Ungrateful leeches if you want my opinion.
It's more than just that. The scholarship might not actually cover all expenses, so the athlete is forced to provide other funding. They can't work, so that means student loans. For the 1% that makes it to the NFL or NBA or NHL or MLB, that's no big deal, but for the rest they now have sports injuries and a degree in something like Sports Science or General Studies or something that is equally worthless in the job market. I have a scholarship and my department writes off my tuition, and I'm allowed to take a job off campus to help pay my bills. Players don't have that option during the school year.

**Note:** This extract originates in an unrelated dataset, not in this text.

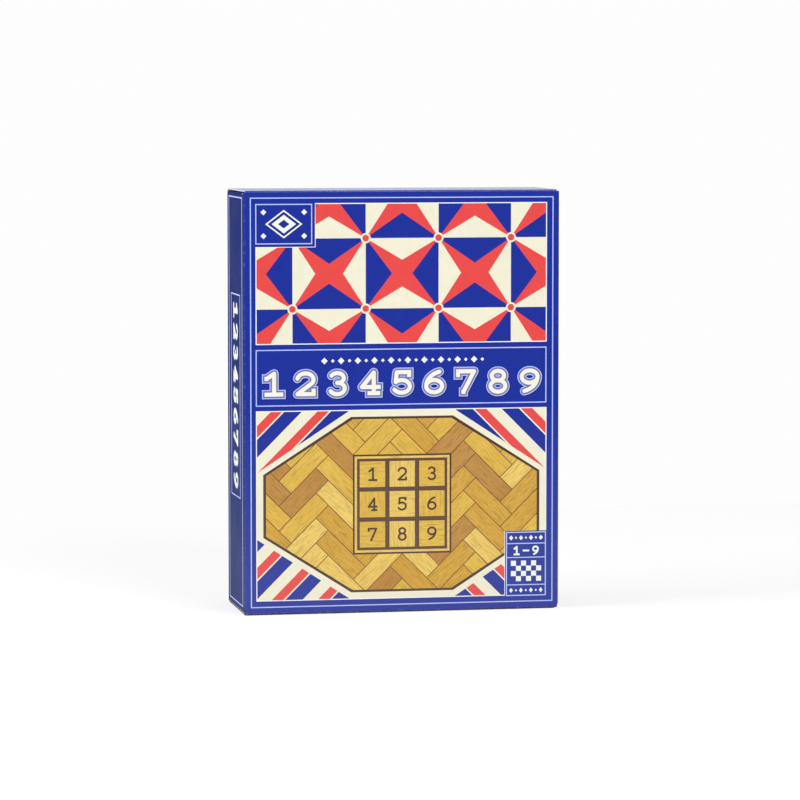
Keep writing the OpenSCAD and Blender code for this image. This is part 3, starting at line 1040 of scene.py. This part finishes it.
for end, raw_edge in (("top", "cut_edge"), ("bottom", "soiled_edge")):
    is_top = end == "top"
    closure, tuck = f"{end}_closure", f"{end}_tuck"
    panel(closure, box_pts(0, 0, CLOSURE_W, CLOSURE_LEN), lid_print(CLOSURE_W, CLOSURE_LEN),
          closure_place(is_top), closure, rows=[CLOSURE_LEN - b for b in bends],
          wear=closure_wear, edge=raw_edge)
    panel(tuck, tuck_outline(), Sheet("lid_blue"), tuck_place(is_top), tuck, rows=tuck_bends,
          wear=tuck_wear)
    for side_name, side in (("left", -1), ("right", 1)):
        flap = f"{end}_dust_flap_{side_name}"
        flap_print = Sheet("white")
        flap_print.clipped(box_pts(0, 0, DUST_PRINT_W, CARTON_D), [dust_outline()], "side_blue")
        panel(flap, dust_outline(), flap_print, dust_place(is_top, side), flap, columns=bends,
              wear=dust_wear, edge=raw_edge)

# ---- the wooden game: the CAD nodes, with their materials, ink and pips ----

TILE_T, TILE_REACH, TILE_LEAN = 6.5, 27.01, 43.25
INK_LIFT = 0.05
NUMBER_FROM_END, NUMBER_H, NUMBER_WEIGHT = 6.5, 7.2, 0.15
DIE_SIZE, PIP_R, PIP_DEPTH, PIP_PITCH = 16.0, 1.3, 0.5, 4.0
PIP_BALL = (PIP_R ** 2 + PIP_DEPTH ** 2) / (2 * PIP_DEPTH)
PIP_RINGS, PIP_SIDES = 4, 20
PAINT_R, PAINT_LIFT = 0.94, 0.03   # the paint's share of the dimple, and how far it stands off it
CORNERS = [(-1, -1), (1, 1), (-1, 1), (1, -1)]
# The places of the pips on each face, 1 to 6, and the turns about X, Y and Z to that face
DIE_FACES = [
    ([(0, 0)], (0, 0, 0)),
    (CORNERS[:2], (90, 0, 0)),
    ([(0, 0)] + CORNERS[:2], (0, 90, 0)),
    (CORNERS, (0, -90, 0)),
    ([(0, 0)] + CORNERS, (-90, 0, 0)),
    (CORNERS + [(-1, 0), (1, 0)], (180, 0, 0)),
]


def dress(name, mat, bevel=0.0):
    """Give a CAD node its material, and ease its edges by bevel mm."""
    obj = NODES[name]
    if not obj.data.materials:
        obj.data.materials.append(mat)
    for i in range(len(obj.data.materials)):
        obj.data.materials[i] = mat
    if bevel:
        ease = obj.modifiers.new("ease", "BEVEL")
        ease.width = bevel * MM
        ease.segments = 3
        ease.limit_method = "ANGLE"
        ease.angle_limit = math.radians(40)


def mark(name, parts, place, body, mat):
    """A thin printed mark of convex parts in mm on a face, raised by its ink's thickness."""
    points, covered = cover([ccw(part) for part in parts])
    flat, tris = kept(points, [tri for tri, _ in covered])
    outer, inner = ([place(x, y, lift) for x, y in flat] for lift in (INK_LIFT, 0.0))
    front, _, rim = slab(tris, outer, inner)
    mesh = mesh_in_mm(name, outer + inner, [*front, *rim])
    mesh.materials.append(mat)
    obj = add_object(name, mesh)
    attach(obj, body)


def tile_face(pivot):
    """x across the tile, y down its length from the rod, on the face that looks out of the tray."""
    a = math.radians(TILE_LEAN)
    down = Vector((0, -math.sin(a), -math.cos(a)))
    out = Vector((0, -math.cos(a), math.sin(a)))

    def place(x, y, lift):
        return tuple(Vector(pivot) + Vector((x, 0, 0)) + down * y + out * (TILE_T / 2 + lift))
    return place


def euler(x, y, z):
    return (Matrix.Rotation(math.radians(z), 3, "Z") @ Matrix.Rotation(math.radians(y), 3, "Y")
            @ Matrix.Rotation(math.radians(x), 3, "X"))


def pip(ball, place):
    """Points and faces of the paint in one dimple, a bowl of the sphere about ball."""
    points = []
    for k in range(PIP_RINGS + 1):
        r = PIP_R * PAINT_R * k / PIP_RINGS
        z = -math.sqrt(PIP_BALL ** 2 - r * r) + PAINT_LIFT
        for i in range(PIP_SIDES if k else 1):
            a = 2 * math.pi * i / PIP_SIDES
            points.append(place(ball + Vector((r * math.cos(a), r * math.sin(a), z))))
    around = [(i, (i + 1) % PIP_SIDES) for i in range(PIP_SIDES)]
    faces = [(0, 1 + i, 1 + j) for i, j in around]
    for a0 in range(1, 1 + (PIP_RINGS - 1) * PIP_SIDES, PIP_SIDES):
        b0 = a0 + PIP_SIDES
        faces += [(a0 + i, b0 + i, b0 + j, a0 + j) for i, j in around]
    return points, faces


def pips(die, yaw, mat):
    """The paint in the dimples of a die that is turned by yaw on its rail."""
    lo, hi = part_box(die)
    centre = Vector(in_mm((a + b) / 2 for a, b in zip(lo, hi)))
    points, faces = [], []
    for spots, turns in DIE_FACES:
        turn = euler(90, 0, 0) @ euler(0, yaw, 0) @ euler(*turns)
        for x, y in spots:
            ball = Vector((x * PIP_PITCH, y * PIP_PITCH, DIE_SIZE / 2 + PIP_BALL - PIP_DEPTH))
            new_points, new_faces = pip(ball, lambda p: centre + turn @ p)
            faces += [tuple(len(points) + i for i in face) for face in new_faces]
            points += new_points
    mesh = mesh_in_mm(f"{die}_pips", points, faces)
    for face in mesh.polygons:
        face.use_smooth = True
    mesh.materials.append(mat)
    obj = add_object(f"{die}_pips", mesh)
    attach(obj, die)


upright, across = wood("pine_upright", RAIL, "Z"), wood("pine_across", RAIL, "X")
tile_wood = wood("tile_wood", TILE, "Z", streak=0.6, lean=TILE_LEAN)
die_wood = wood("die_wood", DIE, "Z", streak=0.35)
rod_steel = steel()
black = stamped_black()

dress("tray_floor", wood("plywood", PLY, "Z", streak=0.8))
for name in ("tray_rail_left", "tray_rail_right"):
    dress(name, upright, 0.5)
for name in ("tray_rail_top", "tray_rail_bottom"):
    dress(name, across, 0.5)
for name in ("centre_rail", "upper_rest_rail", "lower_rest_rail"):
    dress(name, across)
for bank in ("upper", "lower"):
    dress(f"{bank}_rod", rod_steel, 0.3)
    for n in range(1, 10):
        tile = f"{bank}_tile_{n}"
        dress(tile, tile_wood, 0.35)
        parts = numeral(n, 0.0, TILE_REACH - NUMBER_FROM_END, NUMBER_H, NUMBER_WEIGHT)
        mark(f"{tile}_number", parts, tile_face(PIVOTS[f"{tile}_pivot"]), tile, black)
for die, yaw in (("die_left", 0), ("die_right", 180)):
    dress(die, die_wood)
    pips(die, yaw, black)
dress("leaflet", leaflet_paper())

# ---- stage, lights and camera, in m ----

BACKGROUND = 0.985
ROOM = 0.45                        # light from the world all round
FLOOR_GLOW, FLOOR_SEEN_FLAT = 1.16, 0.62
PALE, DIM = 0.93, 0.3              # how light the papers are to the light on them
STAGE_X, STAGE_Y0, STAGE_SPLIT, STAGE_Y1 = 1.6, -0.8, 0.45, 0.9
CARD_X, CARD_Y, CARD_Z0, CARD_Z1 = 1.2, 1.5, 0.2, 1.9


def stage_paper(name, glow, flat_part, tone, *more_rays):
    """White paper ground: the camera, and the kinds of rays that are named besides, see it
    white, with a part of its own shading kept."""
    paper = bpy.data.materials.new(name)
    graph = Graph(paper)
    diffuse = graph.node("BsdfDiffuse", {"Color": (tone, tone, tone, 1)})
    white = graph.node("Emission", {"Color": (1, 1, 1, 1), "Strength": glow})
    part = graph.math("MULTIPLY", graph.seen_by("Is Camera Ray", *more_rays), flat_part)
    mixed = graph.node("MixShader", {0: part, 1: diffuse.outputs[0], 2: white.outputs[0]})
    graph.node("OutputMaterial", {"Surface": mixed.outputs[0]})
    return paper


def stage_plane(name, corners, paper):
    mesh = bpy.data.meshes.new(name)
    mesh.from_pydata(corners, [], [(0, 1, 2, 3)])
    mesh.materials.append(paper)
    add_object(name, mesh)


def floor_corners(y0, y1):
    return [(x, y, 0) for x, y in box_pts(-STAGE_X, y0, STAGE_X, y1)]


def card_corners(x0, x1):
    return [(x, CARD_Y, z) for x, z in box_pts(x0, CARD_Z0, x1, CARD_Z1)]


def area_lamp(name, at, aim, size, power):
    data = bpy.data.lights.new(name, "AREA")
    data.shape = "RECTANGLE"
    data.size, data.size_y = size
    data.energy = power
    lamp = add_object(name, data)
    lamp.location = at
    lamp.rotation_euler = (Vector(aim) - Vector(at)).to_track_quat("-Z", "Y").to_euler()


stage_plane("floor", floor_corners(STAGE_Y0, STAGE_SPLIT),
            stage_paper("floor_paper", FLOOR_GLOW, FLOOR_SEEN_FLAT, PALE))
stage_plane("back_floor", floor_corners(STAGE_SPLIT, STAGE_Y1),
            stage_paper("back_floor_paper", BACKGROUND, 1.0, DIM))
stage_plane("back_card", card_corners(0.0, CARD_X),
            stage_paper("card_paper", BACKGROUND, 1.0, PALE, "Is Glossy Ray"))
stage_plane("side_card", card_corners(-CARD_X, 0.0),
            stage_paper("side_card_paper", BACKGROUND, 1.0, DIM))

scene = bpy.context.scene
scene.view_settings.view_transform = "Standard"
world = bpy.data.worlds.new("studio")
scene.world = world
studio = Graph(world)
seen = studio.seen_by("Is Camera Ray", "Is Transmission Ray", "Is Glossy Ray")
room = studio.node("Background", {"Color": (1, 1, 1, 1), "Strength": ROOM})
white = studio.node("Background", {"Color": (1, 1, 1, 1), "Strength": BACKGROUND})
mixed = studio.node("MixShader", {0: seen, 1: room.outputs[0], 2: white.outputs[0]})
studio.node("OutputWorld", {"Surface": mixed.outputs[0]})

area_lamp("key", at=(0.55, -1.5, 1.15), aim=(0.0, 0.0, 0.11), size=(0.9, 0.7), power=13.8)
area_lamp("fill", at=(-1.7, -0.35, 0.8), aim=(0.0, 0.0, 0.1), size=(0.9, 0.9), power=20.5)

YAW, PITCH = math.radians(10.85), math.radians(4.46)
CAM_DISTANCE = 2.0078
CAM_TARGET = Vector((0.00406, 0.0, 0.1062))
SENSOR_MM, LENS_MM = 36.0, 175.15
look = Vector((math.sin(YAW) * math.cos(PITCH), math.cos(YAW) * math.cos(PITCH),
               -math.sin(PITCH)))
cam_data = bpy.data.cameras.new("photo_camera")
cam_data.sensor_width, cam_data.lens = SENSOR_MM, LENS_MM
cam_data.clip_start, cam_data.clip_end = 0.05, 30.0
camera = add_object("photo_camera", cam_data)
camera.location = CAM_TARGET - look * CAM_DISTANCE
camera.rotation_euler = look.to_track_quat("-Z", "Y").to_euler()
scene.camera = camera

Now let's say our player is able to find a summer job. Does he work his summer job and try to get a few bucks to cover his non-school expenses like clothes or car insurance or gas or even just a cup of non-cafeteria coffee...or does he go to the "voluntary" workouts and practices where attendance is take?
Now, let's look at what happens when this player is hurt. He's cut and his scholarship is revoked. Then what? A fair number of those players can barely read or write despite being "students" first. No one is on the hook for those injuries, even ones that may take decades to heal (if ever) because they aren't technically employees. If I get hurt in the lab, I'm covered for my injuries, rehab, whatever. If a football player gets hurt he can easily find himself out the door with nothing to support him.
The players don't even own their own images and likeness rights. The star players can't sign a jersey for a few bucks, but the NCAA and school can sell the jersey in the school bookstore for tons of cash and then sell pictures of the player and put the player in video games for perpetuity and the player doesn't get a dime. The coach gets kickbacks from the likes of Nike and Adidas and the player is forced to wear the gear. Maybe the Nike shoes don't fit the player's foot just right, but too bad because the coach signed a contract and the player will wear Nike.
I had an economics professor tell us in a lecture that happy employees don't form unions. What you have here is decades of the NCAA and the school exploiting players and making so much money off of them and giving nothing back under the illusion of the "student-athlete". This is a crisis of the NCAA's own making because they just refused to do the right thing time after time.
While there is some merit to your points I don't see a union being the answer.
The students FREELY accept the offer to play sports for a subsidized education. They could always, ya know, PAY for their education like the rest of us had to.
I played ball for fun when I was in school. Should the league I was in have been responsible if I was injured? Should they have paid for my education?
Sports is a CHOICE.
If it was just students organizing to play for themselves, I would agree. But the schools go out of their way to recruit players, sell the players to the public in the form of jerseys and video games and public appearances, and just make so much money off of the players. We should at least be honest and say it's a business and about the money that the schools bring in.
I think that's really what sticks in people's craw is that the NCAA just continues to say it's a student activity and these are students when the whole world knows it's a business in and of itself. Get rid of the TV contracts, the coaches being the highest paid state employees, the merchandise, multimillion dollar facilities just for football and basketball, and all that and make it just a student pastime OR just accept it's about the money and make the players employees with employee protections and call it a day.